# Stimulus checks returned by NRA



## crisvic (Jan 25, 2020)

Good morning. This old spanish lady was told by an enrolled agent she was not eligible for the stimulus cheks she received, as she had a SS card not valid for employment, spousal benefits, 4500$ year with 25.5% withholding on form 1042S for the last 11years. in February She finally decided to return the checks to the irs in Austin, tx. Last week she received a letter from the irs. The content of the letter is as follows.
1-Confirmation of receipt of first check.
2-Will take approx. 60 days to process the check
3-Will make adjustment (s) as you requested. 
She is very nervous, as she did,nt request anything. In her first short notice with check enclosed to the irs, she shortly explained that she was a NRA, SS not valid for employment, spousal benefits with 25,5% withholding on form 1042S....She,s very anxious because of the following...
Her husband a u.s. citizen, got her a green card in 1970. She lived in the u.s. 1970-1976. Then she returned to Spain and never came back to the U.S.. In 1989 her husband got her a new reentry visa, but she refused to even consider going back. Finally after no response from her..the visa section at the Embassy sent her a letter informing her of the irevocable
cancelation-annulment of her visa. She then wrote a letter to the embassy to confirm her intention of not returning to the U.S. and enclosed her expired greencard. This was in 1994. In 2009 she applied for spousal benefits and got her old SS nbr with the addition (not valid for employment) Husband finally came back to Spain. Husband always filed separatly.
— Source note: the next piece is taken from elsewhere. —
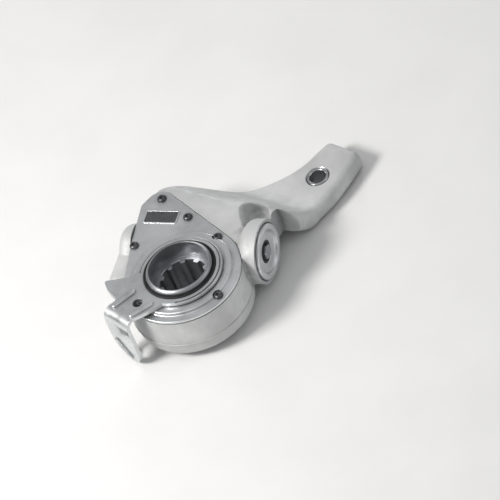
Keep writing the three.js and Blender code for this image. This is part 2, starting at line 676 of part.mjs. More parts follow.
function makeRack() {
  const pitch = Math.PI * PINION_MODULE;
  const halfTooth = 2.05 / 2;
  const addendum = 1.1;
  const dedendum = 1.7;
  const slope = Math.tan(PRESSURE_ANGLE);
  const halfTip = halfTooth - addendum * slope;
  const halfRoot = halfTooth + dedendum * slope;
  const tipZ = RACK_Z - addendum;
  const rootZ = RACK_Z + dedendum;
  const first = Math.ceil((RACK_TOOTHED_X[0] - WORM_DISTANCE) / pitch);
  const last = Math.floor((RACK_TOOTHED_X[1] - WORM_DISTANCE) / pitch);
  const outline = [[RACK_X[0], RACK_TOP_Z], [RACK_X[0], rootZ]];
  for (let k = first; k <= last; k++) {
    const x = WORM_DISTANCE + k * pitch;
    outline.push([x - halfRoot, rootZ], [x - halfTip, tipZ], [x + halfTip, tipZ], [x + halfRoot, rootZ]);
  }
  outline.push([RACK_X[1], rootZ], [RACK_X[1], RACK_TOP_Z]);
  // nose that reaches into the notch of the control disc
  const noseOutline = [
    [-2.5, 39.5], [2.5, 39.5], [2.5, 35], [1.7, 34.2], [-1.7, 34.2], [-2.5, 35]];
  const nose = prism(noseOutline, DISC_BOTTOM_Z + 0.1, RACK_TOP_Z);
  return union(prismAlongY(outline, 38.8, 48), nose);
}

const makeRackSpring = () => coil({
  radius: 2.6, wire: 0.5, z0: 54.9, z1: 73.9, turns: 5, stepsPerTurn: 10, sides: 5,
}).applyMatrix4(zToX);

// ---------------------------------------------------------------- control disc and control arm
const ARM_RING_R = 36.8;
const ARM_BEND = { x: -60.2, radius: 5.2, y0: -2.2, y1: 26.2 };   // radius is the inside one
const ARM_SLOT = { ends: [[19.6, 17.5], [10.2, 3.2]], radius: 3.6 };  // ends are y, z
const ARM_RIBS = [               // end points in plan
  [[-39.2, 17.6], [-57.9, 21]],
  [[-40.6, -5.6], [-57.6, 0.3]]];
// plan of the plate between ring and bend: x, y
const ARM_PLATE = [
  [-20, 30.6], [-26.5, 29.6], [-33.5, 37.5], [-42.4, 47.5], [-44.6, 47.4], [-48.9, 39.7],
  [-51.5, 27.3], [-53, 24.9], [-57, 25.6], [-60.3, 26.2], [-60.3, -2.2], [-55.5, -5],
  [-42, -11.2], [-35, -13.6], [-28, -23], [-20, -20], [-31, 0]];
// flange of the pointer: x, y
const ARM_FLANGE = [
  [-44.6, 47.4], [-48.9, 39.7], [-51.5, 27.3], [-49.3, 27], [-46.9, 38.9], [-43.2, 45.8]];
// leg below its top edge: y, z
const ARM_LEG = [
  [27, 36], [27, 18], [25.9, 11.5], [23.6, 6.2], [20, 1.5], [15.2, -2.2], [10, -3.6],
  [5.2, -2.9], [1.4, 0.2], [-0.9, 5], [-1.7, 12], [-2, 30]];

function makeDisc() {
  const hubTop = ARM_BOTTOM_Z - 0.3;
  const disc = revolve([
    [DISC_HUB_IN_R, DISC_BOTTOM_Z], [DISC_R, DISC_BOTTOM_Z], [DISC_R, DISC_TOP_Z],
    [DISC_HUB_OUT_R, DISC_TOP_Z], [DISC_HUB_OUT_R, hubTop], [DISC_HUB_IN_R, hubTop],
    [DISC_HUB_IN_R, DISC_BOTTOM_Z]], 48);
  const notch = box([-4.3, 4.3], [33, 45], [BELOW, DISC_TOP_Z + 0.001]);
  return cut(disc, notch.applyMatrix4(rackMatrix));
}

// ring around the wheel hub, stepped down inside for the wiper seal
function makeArmRing() {
  const inner = DISC_HUB_IN_R + 0.1;
  const step = DISC_HUB_OUT_R + 0.2;
  const stepZ = ARM_BOTTOM_Z + 1.2;
  return revolve([
    [inner, ARM_BOTTOM_Z], [ARM_RING_R, ARM_BOTTOM_Z], [ARM_RING_R, ARM_TOP_Z],
    [step, ARM_TOP_Z], [step, stepZ], [inner, stepZ], [inner, ARM_BOTTOM_Z]], 60);
}

// quarter turn from the plate down to the leg
function makeArmBend() {
  const { x, radius, y0, y1 } = ARM_BEND;
  const outerRadius = radius + ARM_TOP_Z - ARM_BOTTOM_Z;
  const centreZ = ARM_BOTTOM_Z - radius;
  return prismAlongY([
    ...arc(x, centreZ, outerRadius, Math.PI / 2, Math.PI, 6),
    ...arc(x, centreZ, radius, Math.PI, Math.PI / 2, 6)], y0, y1);
}

function makeArmLeg() {
  const { x, radius, y0, y1 } = ARM_BEND;
  const innerX = x - radius;
  const outerX = innerX - (ARM_TOP_Z - ARM_BOTTOM_Z);
  const topZ = ARM_BOTTOM_Z - radius + 0.1;
  const slot = slotOutline(...ARM_SLOT.ends, ARM_SLOT.radius);
  return prism([[y0, topZ], [y1, topZ], ...ARM_LEG], outerX, innerX, { holes: [slot] })
    .applyMatrix4(zToX);
}

function makeArmRib([start, end]) {
  const width = 5.2;
  const top = ARM_TOP_Z + 1.9;
  return slotLoft(start, end, width / 2, [
    [0, ARM_TOP_Z - 0.5], [-0.12 * width, top - 0.7], [-0.3 * width, top]]);
}

function makeArm() {
  const plate = cut(
    prism(ARM_PLATE, ARM_BOTTOM_Z, ARM_TOP_Z), rod(DISC_HUB_OUT_R + 0.8, BELOW, ABOVE, 40));
  const flange = prism(ARM_FLANGE, ARM_BOTTOM_Z - 2.6, ARM_TOP_Z - 0.2);
  const arm = union(
    makeArmRing(), plate, makeArmBend(), makeArmLeg(), ...ARM_RIBS.map(makeArmRib), flange);
  // access hole over the last screw
  const [screwX, screwY] = SCREW_PLACES.at(-1);
  return cut(arm, rod(SCREW_HEAD_R + 0.4, BELOW, ABOVE, 24).translate(screwX, screwY, 0));
}

function makeWiperSeal() {
  const bottom = ARM_BOTTOM_Z + 1.5;
  return revolve([
    [29, bottom], [31.35, bottom], [31.35, 50.3], [30.3, 51], [29, 50.6], [29, bottom]], 48);
}

// ---------------------------------------------------------------- scene
const MATERIALS = {
  cast: { color: 0xb9bcbd, roughness: 0.62, metalness: 0.55 },
  zinc: { color: 0xcfd3d6, roughness: 0.38, metalness: 0.85 },
  gear: { color: 0x8f9498, roughness: 0.42, metalness: 0.9 },
  dark: { color: 0x4d5054, roughness: 0.5, metalness: 0.85 },
  rubber: { color: 0x17181a, roughness: 0.8, metalness: 0 },
  fibre: { color: 0x4a5a50, roughness: 0.9, metalness: 0 },
  label: { color: 0xd9dcde, roughness: 0.45, metalness: 0.6 },
  bush: { color: 0x6f7478, roughness: 0.35, metalness: 0.9 },
};

const group = new THREE.Group();
const lever = new THREE.Group();
const wormLine = new THREE.Group();
const rackLine = new THREE.Group();
wormMatrix.decompose(wormLine.position, wormLine.quaternion, wormLine.scale);
rackMatrix.decompose(rackLine.position, rackLine.quaternion, rackLine.scale);
group.add(lever);
lever.add(wormLine, rackLine);

function place(parent, name, shape, material, at = [0, 0, 0]) {
  const surface = new THREE.MeshStandardMaterial(MATERIALS[material]);
  const mesh = new THREE.Mesh(weld(toGeometry(shape)), surface);
  mesh.name = name;
  mesh.position.set(...at);
  parent.add(mesh);
  return mesh;
}

place(lever, 'housing', makeHousing(), 'cast');
place(lever, 'lever_bushing', makeLeverBushing(), 'bush', [EYE_X, 0, 0]);
place(lever, 'cover_plate', makeCover(), 'zinc');
place(lever, 'cover_gasket', makeGasket(), 'fibre');
SCREW_PLACES.forEach(([x, y], i) => {
  place(lever, `cover_screw_${i + 1}`, makeScrew(), 'dark', [x, y, COVER_TOP_Z]);
});
const labelPlace = [...planPoint(-37.2, 60.6), COVER_TOP_Z + 0.08];
const label = place(lever, 'label_plate', makeLabel(), 'label', labelPlace);
label.rotation.z = WORM_ANGLE;
place(lever, 'housing_seal', makeHousingSeal(), 'rubber');
place(lever, 'worm_wheel', makeWheel(), 'gear');
place(lever, 'wheel_o_ring', makeWheelORing(), 'rubber');
place(lever, 'control_disc', makeDisc(), 'dark');
place(lever, 'control_arm', makeArm(), 'zinc');
place(lever, 'wiper_seal', makeWiperSeal(), 'rubber');

place(rackLine, 'rack', makeRack(), 'gear');
place(rackLine, 'rack_spring', makeRackSpring(), 'dark', [0, RACK_SPRING.y, RACK_SPRING.z]);

place(wormLine, 'worm_screw', makeWorm(), 'gear');
place(wormLine, 'worm_bush', makeWormBush(), 'bush');
place(wormLine, 'clutch_pinion', makePinion(), 'gear');
place(wormLine, 'one_way_spring', makeOneWaySpring(), 'dark');
place(wormLine, 'clutch_ring', makeClutchRing(), 'gear');
place(wormLine, 'thrust_washer', makeWasher(31, 32.8), 'bush');
place(wormLine, 'thrust_bearing', makeThrustBearing(), 'bush');
place(wormLine, 'spring_seat', makeWasher(35.8, 37.4), 'bush');
place(wormLine, 'clutch_spring', makeClutchSpring(), 'dark');
place(wormLine, 'end_cap', makeEndCap(), 'zinc');
place(wormLine, 'cap_o_ring', makeCapORing(), 'rubber');
place(wormLine, 'adjuster_seal', makeAdjusterSeal(), 'rubber');

// origin at the bottom centre of the whole object's box
group.updateMatrixWorld(true);
const bounds = new THREE.Box3().setFromObject(group, true);
const centre = bounds.getCenter(new THREE.Vector3());
lever.position.set(-centre.x, -centre.y, -bounds.min.z);
group.updateMatrixWorld(true);

export default group;
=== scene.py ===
# Automatic slack adjuster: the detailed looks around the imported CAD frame.
# Sizes are millimetres in the lever frame: the origin is on the worm wheel's axis at the drum's
# back face, +X runs to the lever's eye and +Z out through the cover.
# new_object() turns them into metres in the row frame.
import json
import math

import bmesh
import bpy
import numpy as np
from mathutils import Matrix, Vector


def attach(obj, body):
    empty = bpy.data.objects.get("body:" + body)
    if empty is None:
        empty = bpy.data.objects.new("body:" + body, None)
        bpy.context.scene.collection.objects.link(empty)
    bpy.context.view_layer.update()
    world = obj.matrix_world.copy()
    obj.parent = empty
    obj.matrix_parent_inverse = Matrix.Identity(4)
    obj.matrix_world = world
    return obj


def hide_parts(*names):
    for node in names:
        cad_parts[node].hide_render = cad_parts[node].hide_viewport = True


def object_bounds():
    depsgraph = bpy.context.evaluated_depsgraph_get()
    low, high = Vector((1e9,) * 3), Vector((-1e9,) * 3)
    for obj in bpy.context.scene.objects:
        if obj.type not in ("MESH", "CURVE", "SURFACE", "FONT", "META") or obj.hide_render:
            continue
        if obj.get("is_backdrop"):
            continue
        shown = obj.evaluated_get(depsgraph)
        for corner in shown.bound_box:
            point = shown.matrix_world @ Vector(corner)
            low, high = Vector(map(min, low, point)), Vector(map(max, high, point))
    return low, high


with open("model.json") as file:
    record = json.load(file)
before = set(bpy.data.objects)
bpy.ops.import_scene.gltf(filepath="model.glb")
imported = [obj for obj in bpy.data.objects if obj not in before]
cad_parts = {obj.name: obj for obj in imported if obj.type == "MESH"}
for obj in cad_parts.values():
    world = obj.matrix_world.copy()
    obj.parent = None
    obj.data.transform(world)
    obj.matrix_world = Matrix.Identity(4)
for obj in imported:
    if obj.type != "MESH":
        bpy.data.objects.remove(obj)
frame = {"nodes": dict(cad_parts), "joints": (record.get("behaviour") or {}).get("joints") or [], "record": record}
cad_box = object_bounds()
record = frame["record"]
SLOTS = {m["slot"]: m for m in record["materials"]}
slot_of = {s["node"]: s["material_slot"] for s in record["subparts"]}
body_of = {node: body for body, nodes in record["behaviour"]["bodies"].items() for node in nodes}
wheel_pos = {j["name"]: j for j in frame["joints"]}["worm_wheel_spin"]["pos_m"]

DEG = math.pi / 180

# ------------------------------------------------------------------ shared dimensions
WORM_Z = 24.8                      # height of the worm's axis
WORM_DIST = 41.4                   # worm axis to wheel axis
WORM_ANGLE = -61.2 * DEG           # direction of the worm's axis in the XY plane
EYE_X, EYE_R, BUSH_R = 152.4, 7.05, 9.6
DRUM_R, PARTING_Z, BODY_TOP = 51.2, 14.5, 39.8
COVER_Z0, COVER_Z1, COVER_HUB_Z, COVER_HOLE_R = 40.5, 43.0, 45.5, 32.0
COVER_LOBE = [(8, 62, 6.3), (37.2, 81.2, 6), (45.5, 74.8, 12.3)]      # circles (x, y, r)
SPLINE_MINOR, SPLINE_MAJOR = 18.0, 21.0
SPLINE_COUNT, SPLINE_WIDTH, SPLINE_PHASE = 10, 7.4, 67                # phase in degrees
WHEEL_TEETH, WORM_PITCH_R = 24, 8.0
WHEEL_PITCH_R = WORM_DIST - WORM_PITCH_R
WORM_LEAD = math.pi * 2 * WHEEL_PITCH_R / WHEEL_TEETH
WHEEL_TIP_R, WHEEL_ROOT_R = WHEEL_PITCH_R + 2.25, WHEEL_PITCH_R - 2.75
WORM_ADDENDUM, WORM_DEDENDUM = 2.2, 2.7
WORM_TIP_R, WORM_ROOT_R = WORM_PITCH_R + WORM_ADDENDUM, WORM_PITCH_R - WORM_DEDENDUM
PRESSURE_ANGLE = 20 * DEG
BORE_R, SPRING_BORE_R, CAP_BORE_R, CAP_R = 10.9, 14.2, 23.95, 23.6
BOSS_R, BOSS_END = 27.3, 58.8      # BOSS_END lies along the worm's axis
DISC_R, DISC_Z0, HUB_IN_R, HUB_OUT_R = 38.0, 34.4, 29.3, 31.4
ARM_Z0, ARM_Z1, ARM_RING_R = 46.1, 49.6, 36.8
SCREWS = [(49.6, 75.8), (47.2, 40.8), (0.1, 59.5), (45.3, 1.8), (0.3, -45.1), (-45.1, 5.8)]
SCREW_HEAD_R, SCREW_HEAD_H, SCREW_R, SCREW_TIP_Z = 4.0, 2.6, 2.45, 37.1
SCREW_HOLE_R = 2.8
NECK_TOP, TIP_TOP, TIP_BOTTOM = 42.5, 12.4, -6.0                      # heights of the lever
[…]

She, as her u.s source income is so low with 25,5% withholding never filed.
It,s agonizing now for her to wait for the next irs letter......what do you think the outcome will be??...
Thanks so much


----------



## Bevdeforges (Nov 16, 2007)

Actually, the most likely outcome is "nothing, nothing at all." Seriously, the IRS has sent out EIP checks to just about everyone who receives a US SS benefit payment, regardless of their nationality, eligibility, residence or any of the other presumed "requirements." They are not going to come after all the checks they sent out "in error" (if that really was "in error"). They've got way more urgent stuff on their plates at the moment and for the foreseeable future.


----------



## crisvic (Jan 25, 2020)

Bevdeforges said:


> Actually, the most likely outcome is "nothing, nothing at all." Seriously, the IRS has sent out EIP checks to just about everyone who receives a US SS benefit payment, regardless of their nationality, eligibility, residence or any of the other presumed "requirements." They are not going to come after all the checks they sent out "in error" (if that really was "in error"). They've got way more urgent stuff on their plates at the moment and for the foreseeable future.


Thanks so much, your soothing words will help this poor lady sleep better tonight


----------



## crisvic (Jan 25, 2020)

crisvic said:


> Thanks so much, your soothing words will help this poor lady sleep better tonight


Sorry one last thing......the irs refers to the returned Eip check as..TAX REFUND CHECK...is it the same? thanks


----------



## Nononymous (Jul 12, 2011)

I'm sorry to say this, but it sounds like the old Spanish lady is going to be nervous about the IRS every day for the rest of her life, no matter what happens, no matter what anyone says to her. She'll simply need to live with the fear.


----------



## crisvic (Jan 25, 2020)

Nononymous said:


> I'm sorry to say this, but it sounds like the old Spanish lady is going to be nervous about the IRS every day for the rest of her life, no matter what happens, no matter what anyone says to her. She'll simply need to live with the fear.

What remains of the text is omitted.